UPSC Civil Services Examination, Previous Year Question (PYQ)

Q. Consider the following statements: (2018)

1. Capital Adequacy Ratio (CAR) is the amount that banks have to maintain in the form of their own funds to offset any loss that banks incur if the account-holders fail to repay dues.

2. CAR is decided by each individual bank.

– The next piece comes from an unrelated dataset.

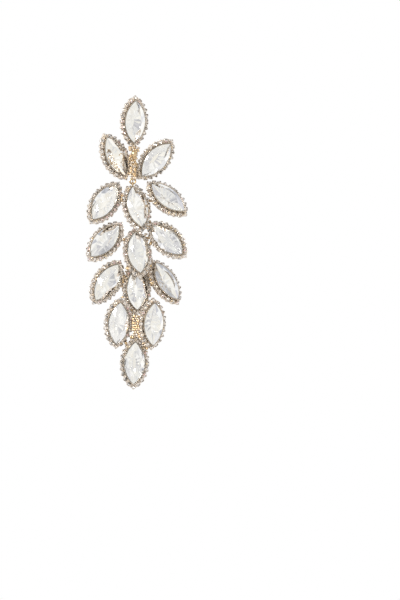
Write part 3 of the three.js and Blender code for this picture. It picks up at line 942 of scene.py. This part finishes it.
def drop_frame():
    """Twelve settings, the back wires, the strip above the bottom leaf and the lower eye."""
    build = Build()
    own = [leaf for leaf in leaves if leaf.body == "drop"]
    for leaf in own:
        build.add(*setting(leaf), PLATE_METAL)
    back_wires(build, own)
    upper, lower = leaf_named("row3_middle"), leaf_named("bottom")
    top = (upper.matrix @ Vector((0, LEAF_MIDDLE, -upper.ring_tip))).z - PIECE_GAP
    bottom = (lower.matrix @ Vector((0, LEAF_MIDDLE, lower.ring_tip))).z + PIECE_GAP
    left, right = LINK_X - LINK_BAR / 2, LINK_X + LINK_BAR / 2
    bar = [(left, top), (right, top), (right, bottom), (left, bottom)]
    build.add(*prism(bar, (STRIP_FRONT_Y + STRIP_BACK_Y) / 2, BACK_WIRE_Y), PLATE_METAL)
    left, right = LINK_X - STRIP_WIDTH / 2, LINK_X + STRIP_WIDTH / 2
    strip = [
        (left - SHOULDER, top + SHOULDER / 2),
        (right + SHOULDER, top + SHOULDER / 2),
        (right, top - SHOULDER),
        (right, bottom),
        (left, bottom),
        (left, top - SHOULDER),
    ]
    build.add(*prism(strip, STRIP_FRONT_Y, STRIP_BACK_Y), GRAIN_METAL)
    grains(build, strip, STRIP_FRONT_Y, STRIP_ROWS, (STRIP_SPARE, STRIP_SPARE))
    build.add(*torus(drop_eye, EYE_RADIUS, EYE_WIRE, (1, 0, 0)), BRIGHT_METAL)
    solder(build, "drop")
    fill(build, "drop", [dense(strip, STRIP_FRONT_Y)], FILL_GAP_DROP)
    return build


def ear_post():
    """The post, with a groove near its rounded end."""
    stations = POST_FOOT + [(share, POST_LENGTH - short) for share, short in POST_TIP]
    build = Build()
    build.add(*bands([
        [(x, y, -z) for x, z in circle(POST_RADIUS * share, POST_SIDES)]
        for share, y in stations
    ]))
    return build


def neck_ring():
    """The round ring that joins the two eyes."""
    build = Build()
    middle = (hinge + drop_eye) / 2
    build.add(*torus(middle, NECK_RING_RADIUS, RING_WIRE, (0, 1, 0), around=36, sides=14))
    return build


here = Matrix.Identity(4)
stud_frame().piece("stud_metal", here, METALS, "stud", "gold", "stud_frame")
drop_frame().piece("drop_metal", here, METALS, "drop", "gold", "drop_frame")
ear_post().piece("round_post", here, [WIRE_GOLD], "stud", "gold", "ear_post")
neck_ring().piece("round_neck_ring", here, [GOLD], "drop", "gold", "neck_ring")


# Stage, light and camera
def make_camera():
    """A long lens straight at the front, with the object where the photograph has it."""
    data = bpy.data.cameras.new("camera")
    data.sensor_width = SENSOR
    data.lens = SENSOR * CAMERA_DISTANCE / (PHOTO_HEIGHT * PIXEL)
    data.clip_start, data.clip_end = 0.01, 10
    camera = bpy.data.objects.new("camera", data)
    x = (PHOTO_WIDTH / 2 - TOP_PIXEL[0]) * PIXEL
    z = -(PHOTO_HEIGHT / 2 - TOP_PIXEL[1]) * PIXEL
    camera.location = (x, -CAMERA_DISTANCE, z)
    camera.rotation_euler = (math.pi / 2, 0, 0)
    bpy.context.scene.collection.objects.link(camera)
    bpy.context.scene.camera = camera


def make_floor():
    """A pale round floor some way under the object."""
    mesh = bpy.data.meshes.new("floor")
    edge = [(x, y, 0) for x, y in circle(FLOOR_RADIUS, FLOOR_STEPS)]
    mesh.from_pydata(edge, [], [tuple(range(FLOOR_STEPS))])
    material, _, _ = new_material("floor", base_color=(0.9, 0.9, 0.9, 1), roughness=0.6)
    mesh.materials.append(material)
    floor = bpy.data.objects.new("floor", mesh)
    floor.location = (0, 0, FLOOR_Z)
    bpy.context.scene.collection.objects.link(floor)


def area_light(name, place, size, power, colour):
    """A soft box that points at the middle of the object."""
    data = bpy.data.lights.new(name, "AREA")
    data.shape = "RECTANGLE"
    data.size, data.size_y = size
    data.energy = power
    data.color = colour
    light = bpy.data.objects.new(name, data)
    light.location = place
    light.rotation_euler = (LIGHT_TARGET - Vector(place)).to_track_quat("-Z", "Y").to_euler()
    bpy.context.scene.collection.objects.link(light)


def make_world():
    """A white tent: bright all round, with soft grey, lilac and cream stretches."""
    world = bpy.data.worlds.new("tent")
    bpy.context.scene.world = world
    world.use_nodes = True
    tree = world.node_tree
    background = tree.nodes["Background"]
    coordinates = tree.nodes.new("ShaderNodeTexCoord")
    texture = tree.nodes.new("ShaderNodeTexNoise")
    texture.inputs["Scale"].default_value = TENT_SCALE
    texture.inputs["Detail"].default_value = TENT_DETAIL
    tree.links.new(coordinates.outputs["Generated"], texture.inputs["Vector"])
    stretches = ramp(tree, texture.outputs["Fac"], TENT_STRETCHES)
    path = tree.nodes.new("ShaderNodeLightPath")
    mix = tree.nodes.new("ShaderNodeMix")
    mix.data_type = "RGBA"
    tree.links.new(path.outputs["Is Camera Ray"], mix.inputs["Factor"])
    tree.links.new(stretches, mix.inputs["A"])
    mix.inputs["B"].default_value = (1, 1, 1, 1)
    tree.links.new(mix.outputs["Result"], background.inputs["Color"])
    background.inputs["Strength"].default_value = 1.0


make_camera()
make_floor()
make_world()
area_light("key", (-0.6, -0.5, 0.25), (0.22, 0.22), 3.4, (1, 0.99, 0.97))
bpy.context.scene.view_settings.view_transform = "Standard"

Which of the statements given above is/are correct?

(a) 1 only
(b) 2 only
(c) Both 1 and 2
(d) Neither 1 nor 2

Ans: (a)


  • Capital Adequacy Ratio (CAR) is a measurement of a bank’s available capital expressed as a percentage of a bank’s risk-weighted credit exposures. It is used to protect depositors and promote the stability and efficiency of financial systems
  • It is the amount that banks have to maintain in the form of their own funds to offset any loss that banks incur if the account-holders fail to repay dues. Hence, statement 1 is correct.
  • Two types of capital measured under CAR are:
    • Tier 1 Capital: It is the core capital, which consists of equity capital, ordinary share capital, intangible assets and audited revenue reserves.
    • Tier 2 Capital: It comprises of unauditedretained earnings, unaudited reserves and general loss reserves.
  • CAR = (Tier 1 Capital + Tier 2 Capital)/Risk Weighted Assets
  • CAR is decided by the Central bank or Reserve Bank of India (RBI) to prevent commercial banks from taking excess leverage and becoming insolvent in the process.
  • Basel III norms stipulated a capital to risk weighted assets of 8%. As per RBI norms, Indian scheduled commercial banks are required to maintain a CAR of 9%, while Indian public sector banks are emphasized to maintain a CAR of 12%. Hence, statement 2 is not correct.